Cuando uno ve "Casablanca", la ciudad marroquí pasa a convertirse en la Casablanca de Bogart o de Michael Curtiz, cuando ve "El ladrón de bicicletas" o la "La Dolce Vita", en efecto Roma deja de ser Roma para convertirse automáticamente en la Roma de Fellini y lo mismo ocurre con la cinta que nos ocupa: Viena deja de ser Viena para ser la Viena de "El tercer hombre", la Viena de Welles, de Reed y también de Greene.
La misma deteriorada y maltratada, con aspecto de canción antigua y boca de pobre en la que el mercado negro de bienes de primera necesidad –incluido el contrabando de penicilina diluida– prospera tras la II Guerra Mundial y que se encuentra ocupada por los Aliados, dividida como Berlín en cuatro sectores controlados por cada una de las fuerzas de ocupación: norteamericana, británica, francesa y soviética y estos poderes se reparten el deber de aplicar la ley en la ciudad. La misma que recibe a ese escritor estadounidense de novelitas del oeste "pulp" Holly Martins (Cotten) que llega buscando a su amigo de la infancia, Harry Lime porque que le ha ofrecido trabajo. La misma intrincada y oscura, cuyas calles han presenciado silenciosas y cómplices cómo horas antes Lime ha sido atropellado al cruzar la calle por un camión que circulaba con exceso de velocidad.

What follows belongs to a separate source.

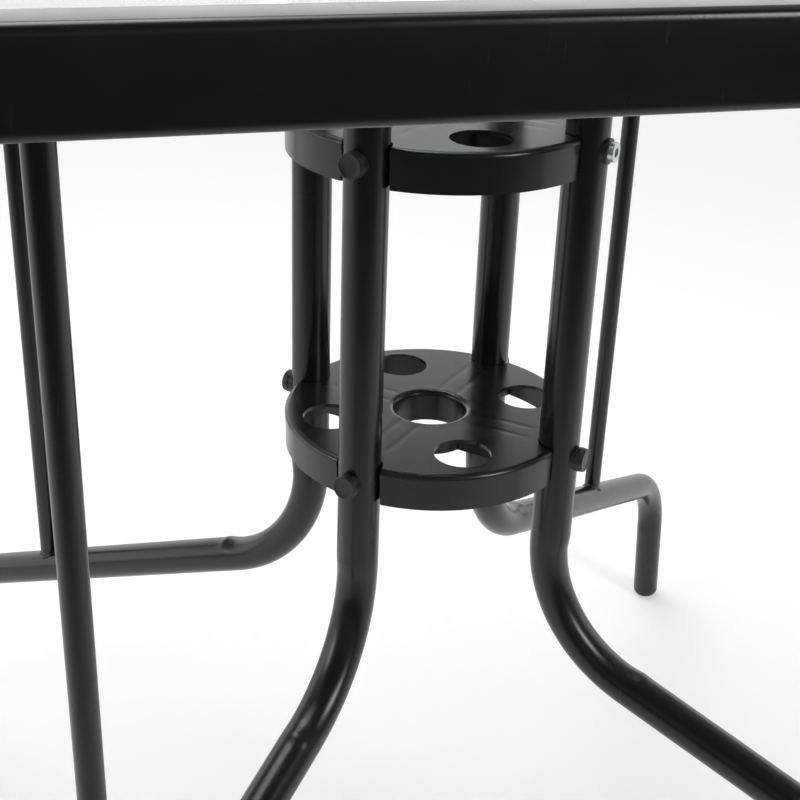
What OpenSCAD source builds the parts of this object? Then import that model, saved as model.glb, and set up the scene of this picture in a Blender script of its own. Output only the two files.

La misma que le presenta a Alida Valli, novia de su amigo fallecido, por la que siente una irrefrenable atracción. La misma que acoge con sobriedad administrativa el funeral de Lime y propicia que nuestro escritor se sienta condicionado por el sargento mayor Calloway (interpretado por un inexpresivo Trevor Howard), quien le dice que Lime era un criminal y le sugiere que abandone la ciudad. Pero Martins, igual de precipitado que la ciudad que le está envolviendo, decide permanecer en Viena para investigar el atropello. 75 años han pasado de la construcción brillante de esa amoralidad que representa el personaje de Welles, de esa persecución subterránea tan memorable por las alcantarillas, de esa primera aparición de Harry Lime con un solo movimiento de lámpara, de ese plano secuencia final. "Él nunca se hizo mayor, fue el mundo el que envejeció en torno suyo, y acabó enterrándolo", escuchamos en una escena de una película irrepetible, prodigiosa y más grande que el tiempo, que tampoco se hará mayor nunca.